3D code data
*****

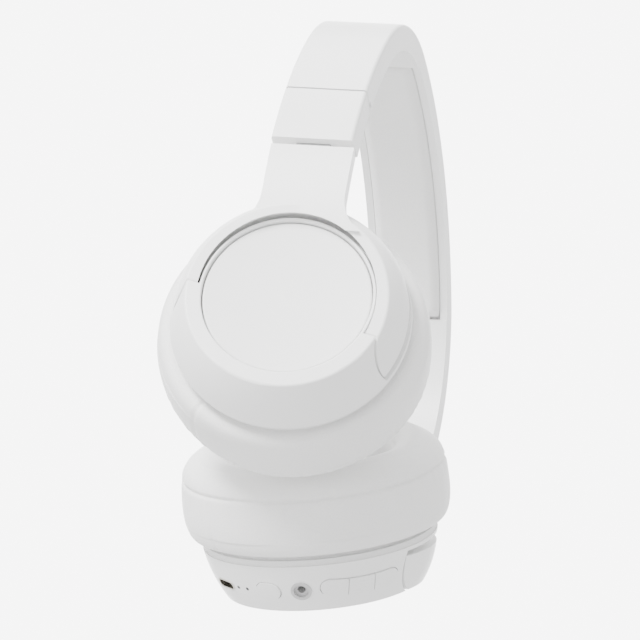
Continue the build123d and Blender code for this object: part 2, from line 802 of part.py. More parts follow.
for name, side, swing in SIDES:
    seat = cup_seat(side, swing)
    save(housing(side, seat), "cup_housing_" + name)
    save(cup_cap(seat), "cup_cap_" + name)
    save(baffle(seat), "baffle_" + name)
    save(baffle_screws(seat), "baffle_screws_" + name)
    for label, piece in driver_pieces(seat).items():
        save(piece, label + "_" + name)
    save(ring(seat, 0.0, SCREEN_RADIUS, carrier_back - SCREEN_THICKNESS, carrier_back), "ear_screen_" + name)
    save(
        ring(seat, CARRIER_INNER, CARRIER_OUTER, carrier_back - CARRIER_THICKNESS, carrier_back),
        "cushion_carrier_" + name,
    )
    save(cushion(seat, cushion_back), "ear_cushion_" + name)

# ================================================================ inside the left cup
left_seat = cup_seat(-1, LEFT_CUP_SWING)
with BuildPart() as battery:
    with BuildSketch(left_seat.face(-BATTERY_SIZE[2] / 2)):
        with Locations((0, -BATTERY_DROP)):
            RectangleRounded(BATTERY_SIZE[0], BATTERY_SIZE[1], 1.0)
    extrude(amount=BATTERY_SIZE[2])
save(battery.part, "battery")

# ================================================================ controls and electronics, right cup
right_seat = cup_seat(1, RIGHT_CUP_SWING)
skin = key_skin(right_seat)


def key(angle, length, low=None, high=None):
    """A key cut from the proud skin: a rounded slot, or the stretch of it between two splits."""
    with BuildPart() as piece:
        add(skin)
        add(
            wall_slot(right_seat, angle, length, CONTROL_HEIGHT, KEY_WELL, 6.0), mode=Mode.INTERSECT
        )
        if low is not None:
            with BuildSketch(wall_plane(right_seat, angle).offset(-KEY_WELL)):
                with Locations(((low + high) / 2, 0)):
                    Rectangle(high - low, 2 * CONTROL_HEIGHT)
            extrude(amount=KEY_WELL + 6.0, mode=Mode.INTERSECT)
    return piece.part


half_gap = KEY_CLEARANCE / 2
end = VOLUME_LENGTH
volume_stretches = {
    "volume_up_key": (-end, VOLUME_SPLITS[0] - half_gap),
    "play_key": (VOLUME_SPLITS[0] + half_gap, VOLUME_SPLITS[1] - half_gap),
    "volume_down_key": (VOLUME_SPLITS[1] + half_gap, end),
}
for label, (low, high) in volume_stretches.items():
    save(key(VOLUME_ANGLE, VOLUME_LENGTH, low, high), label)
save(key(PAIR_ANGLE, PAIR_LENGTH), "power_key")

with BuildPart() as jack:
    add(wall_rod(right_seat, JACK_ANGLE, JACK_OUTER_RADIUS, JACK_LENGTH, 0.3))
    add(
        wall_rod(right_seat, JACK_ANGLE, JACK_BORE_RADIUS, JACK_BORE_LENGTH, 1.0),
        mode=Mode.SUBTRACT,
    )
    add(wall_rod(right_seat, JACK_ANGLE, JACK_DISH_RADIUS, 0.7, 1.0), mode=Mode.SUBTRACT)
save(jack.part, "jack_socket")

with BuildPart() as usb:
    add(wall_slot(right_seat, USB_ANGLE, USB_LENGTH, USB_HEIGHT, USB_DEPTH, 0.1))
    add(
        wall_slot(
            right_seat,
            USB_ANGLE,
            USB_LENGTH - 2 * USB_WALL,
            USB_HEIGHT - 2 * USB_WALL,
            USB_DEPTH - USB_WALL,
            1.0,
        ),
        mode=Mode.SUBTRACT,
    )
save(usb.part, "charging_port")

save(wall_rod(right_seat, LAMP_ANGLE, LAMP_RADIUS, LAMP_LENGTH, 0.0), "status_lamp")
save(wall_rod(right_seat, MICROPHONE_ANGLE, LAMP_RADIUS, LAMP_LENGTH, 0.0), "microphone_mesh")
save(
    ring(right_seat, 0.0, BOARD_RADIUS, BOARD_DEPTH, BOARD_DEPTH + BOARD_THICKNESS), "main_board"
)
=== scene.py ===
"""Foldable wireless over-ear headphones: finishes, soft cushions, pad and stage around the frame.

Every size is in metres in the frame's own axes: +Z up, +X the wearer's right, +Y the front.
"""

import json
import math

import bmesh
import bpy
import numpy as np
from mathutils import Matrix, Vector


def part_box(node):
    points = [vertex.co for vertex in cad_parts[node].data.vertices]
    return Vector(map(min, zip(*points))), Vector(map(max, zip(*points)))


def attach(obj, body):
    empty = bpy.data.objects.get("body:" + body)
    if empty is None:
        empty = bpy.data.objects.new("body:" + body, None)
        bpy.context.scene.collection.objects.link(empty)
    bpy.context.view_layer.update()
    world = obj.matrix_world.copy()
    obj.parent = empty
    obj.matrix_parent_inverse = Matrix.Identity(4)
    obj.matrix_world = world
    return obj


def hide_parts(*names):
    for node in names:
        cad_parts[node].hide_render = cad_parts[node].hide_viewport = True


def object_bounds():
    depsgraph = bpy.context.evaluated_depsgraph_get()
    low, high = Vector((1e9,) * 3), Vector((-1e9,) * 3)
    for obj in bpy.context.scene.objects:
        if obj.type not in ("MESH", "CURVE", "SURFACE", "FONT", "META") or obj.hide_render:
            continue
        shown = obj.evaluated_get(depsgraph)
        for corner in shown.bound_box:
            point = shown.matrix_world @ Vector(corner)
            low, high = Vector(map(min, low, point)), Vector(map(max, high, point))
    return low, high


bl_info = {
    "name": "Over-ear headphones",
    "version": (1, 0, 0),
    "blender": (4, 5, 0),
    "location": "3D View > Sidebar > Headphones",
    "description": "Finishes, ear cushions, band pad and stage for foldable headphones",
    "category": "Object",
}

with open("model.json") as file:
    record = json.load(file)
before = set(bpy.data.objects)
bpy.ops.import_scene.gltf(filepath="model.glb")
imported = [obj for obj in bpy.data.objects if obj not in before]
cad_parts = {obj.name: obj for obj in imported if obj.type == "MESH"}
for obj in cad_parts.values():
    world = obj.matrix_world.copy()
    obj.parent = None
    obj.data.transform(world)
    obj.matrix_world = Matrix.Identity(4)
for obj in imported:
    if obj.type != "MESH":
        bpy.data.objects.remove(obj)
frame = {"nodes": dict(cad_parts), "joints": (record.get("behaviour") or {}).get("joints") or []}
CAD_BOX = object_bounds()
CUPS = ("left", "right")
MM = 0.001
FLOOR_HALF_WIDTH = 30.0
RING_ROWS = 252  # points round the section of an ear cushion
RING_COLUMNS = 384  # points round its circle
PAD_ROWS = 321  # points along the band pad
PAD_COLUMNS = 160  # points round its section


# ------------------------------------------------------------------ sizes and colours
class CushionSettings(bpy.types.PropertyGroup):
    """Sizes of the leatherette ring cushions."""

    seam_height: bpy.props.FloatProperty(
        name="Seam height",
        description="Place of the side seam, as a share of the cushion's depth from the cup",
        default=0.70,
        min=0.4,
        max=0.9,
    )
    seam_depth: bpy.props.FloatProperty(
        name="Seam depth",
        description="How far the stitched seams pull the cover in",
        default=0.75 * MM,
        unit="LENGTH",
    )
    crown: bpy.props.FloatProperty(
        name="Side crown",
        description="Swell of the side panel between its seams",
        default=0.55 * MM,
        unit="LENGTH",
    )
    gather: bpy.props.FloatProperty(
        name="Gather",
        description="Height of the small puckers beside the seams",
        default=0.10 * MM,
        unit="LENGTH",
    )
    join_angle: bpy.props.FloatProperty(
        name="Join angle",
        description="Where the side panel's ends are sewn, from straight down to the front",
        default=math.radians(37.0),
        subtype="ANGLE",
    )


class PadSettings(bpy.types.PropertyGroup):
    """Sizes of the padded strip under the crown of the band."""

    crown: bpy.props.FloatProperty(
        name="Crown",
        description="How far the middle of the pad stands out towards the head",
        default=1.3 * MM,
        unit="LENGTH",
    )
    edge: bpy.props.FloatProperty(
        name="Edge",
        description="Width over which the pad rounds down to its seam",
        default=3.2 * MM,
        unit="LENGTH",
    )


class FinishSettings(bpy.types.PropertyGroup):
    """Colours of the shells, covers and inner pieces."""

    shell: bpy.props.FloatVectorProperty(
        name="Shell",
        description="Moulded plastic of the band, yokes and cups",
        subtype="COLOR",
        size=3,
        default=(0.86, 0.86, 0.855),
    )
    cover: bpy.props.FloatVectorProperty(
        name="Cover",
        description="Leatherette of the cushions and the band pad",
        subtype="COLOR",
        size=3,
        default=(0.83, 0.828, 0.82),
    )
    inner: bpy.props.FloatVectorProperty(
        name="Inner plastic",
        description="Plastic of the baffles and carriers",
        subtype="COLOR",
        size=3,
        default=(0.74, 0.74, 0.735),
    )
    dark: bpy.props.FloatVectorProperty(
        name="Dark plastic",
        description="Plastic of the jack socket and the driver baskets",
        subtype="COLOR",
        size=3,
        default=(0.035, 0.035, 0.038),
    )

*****

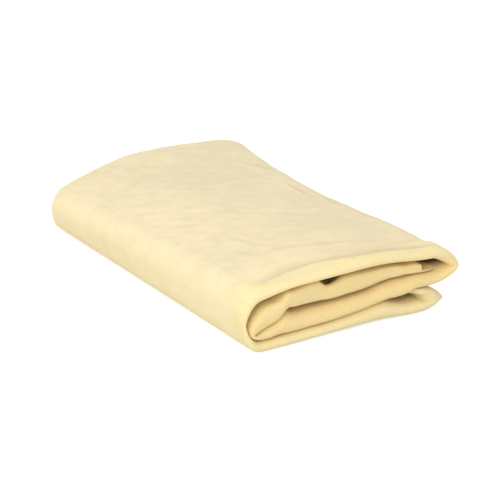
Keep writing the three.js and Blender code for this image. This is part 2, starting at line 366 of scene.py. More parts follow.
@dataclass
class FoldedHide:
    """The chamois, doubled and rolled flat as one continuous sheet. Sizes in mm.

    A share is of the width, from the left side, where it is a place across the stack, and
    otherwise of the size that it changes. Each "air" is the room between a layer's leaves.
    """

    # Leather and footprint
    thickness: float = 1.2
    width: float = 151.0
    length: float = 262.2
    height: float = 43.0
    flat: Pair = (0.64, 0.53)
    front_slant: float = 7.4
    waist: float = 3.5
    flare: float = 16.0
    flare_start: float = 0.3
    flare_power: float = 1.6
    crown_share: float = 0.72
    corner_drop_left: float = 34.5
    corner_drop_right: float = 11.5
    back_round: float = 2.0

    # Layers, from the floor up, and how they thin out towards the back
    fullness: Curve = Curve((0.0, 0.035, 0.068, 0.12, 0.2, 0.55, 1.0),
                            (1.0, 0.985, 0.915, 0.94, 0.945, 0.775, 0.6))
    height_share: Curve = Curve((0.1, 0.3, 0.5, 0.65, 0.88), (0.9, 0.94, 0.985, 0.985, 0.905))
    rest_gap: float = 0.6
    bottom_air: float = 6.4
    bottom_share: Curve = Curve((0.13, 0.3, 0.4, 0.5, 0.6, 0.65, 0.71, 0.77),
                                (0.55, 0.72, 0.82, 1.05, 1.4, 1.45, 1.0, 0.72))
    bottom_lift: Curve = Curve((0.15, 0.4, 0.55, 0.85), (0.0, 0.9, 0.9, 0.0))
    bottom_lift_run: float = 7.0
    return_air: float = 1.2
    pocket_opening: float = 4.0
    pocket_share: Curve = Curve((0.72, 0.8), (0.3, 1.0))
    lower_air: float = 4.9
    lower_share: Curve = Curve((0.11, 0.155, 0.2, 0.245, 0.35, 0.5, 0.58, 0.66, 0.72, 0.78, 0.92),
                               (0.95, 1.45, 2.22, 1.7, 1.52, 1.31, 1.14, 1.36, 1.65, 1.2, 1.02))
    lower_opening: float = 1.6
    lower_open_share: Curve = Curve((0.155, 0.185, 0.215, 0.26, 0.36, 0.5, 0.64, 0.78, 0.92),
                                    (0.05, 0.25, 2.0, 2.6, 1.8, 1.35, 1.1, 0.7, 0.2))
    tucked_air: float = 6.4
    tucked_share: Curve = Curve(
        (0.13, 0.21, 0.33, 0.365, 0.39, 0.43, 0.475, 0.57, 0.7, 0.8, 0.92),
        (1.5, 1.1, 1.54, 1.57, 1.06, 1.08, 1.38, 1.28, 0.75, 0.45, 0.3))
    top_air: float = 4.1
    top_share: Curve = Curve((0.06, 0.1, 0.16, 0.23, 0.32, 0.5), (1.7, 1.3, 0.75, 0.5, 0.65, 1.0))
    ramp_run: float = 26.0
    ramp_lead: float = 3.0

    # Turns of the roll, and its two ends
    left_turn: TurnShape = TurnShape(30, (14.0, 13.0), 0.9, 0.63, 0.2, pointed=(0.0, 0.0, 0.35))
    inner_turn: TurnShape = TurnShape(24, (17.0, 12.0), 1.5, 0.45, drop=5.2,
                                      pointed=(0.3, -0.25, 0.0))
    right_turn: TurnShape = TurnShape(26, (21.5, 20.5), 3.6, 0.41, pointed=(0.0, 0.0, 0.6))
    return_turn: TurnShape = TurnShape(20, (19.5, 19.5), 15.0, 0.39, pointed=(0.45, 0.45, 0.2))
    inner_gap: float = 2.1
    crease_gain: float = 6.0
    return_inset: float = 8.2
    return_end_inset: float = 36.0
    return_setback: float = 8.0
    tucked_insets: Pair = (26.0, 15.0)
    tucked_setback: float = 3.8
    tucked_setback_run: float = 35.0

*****

Your goal: Locate and copy each line in the data above that includes the word "model".

Task response:
with open("model.json") as file:
bpy.ops.import_scene.gltf(filepath="model.glb")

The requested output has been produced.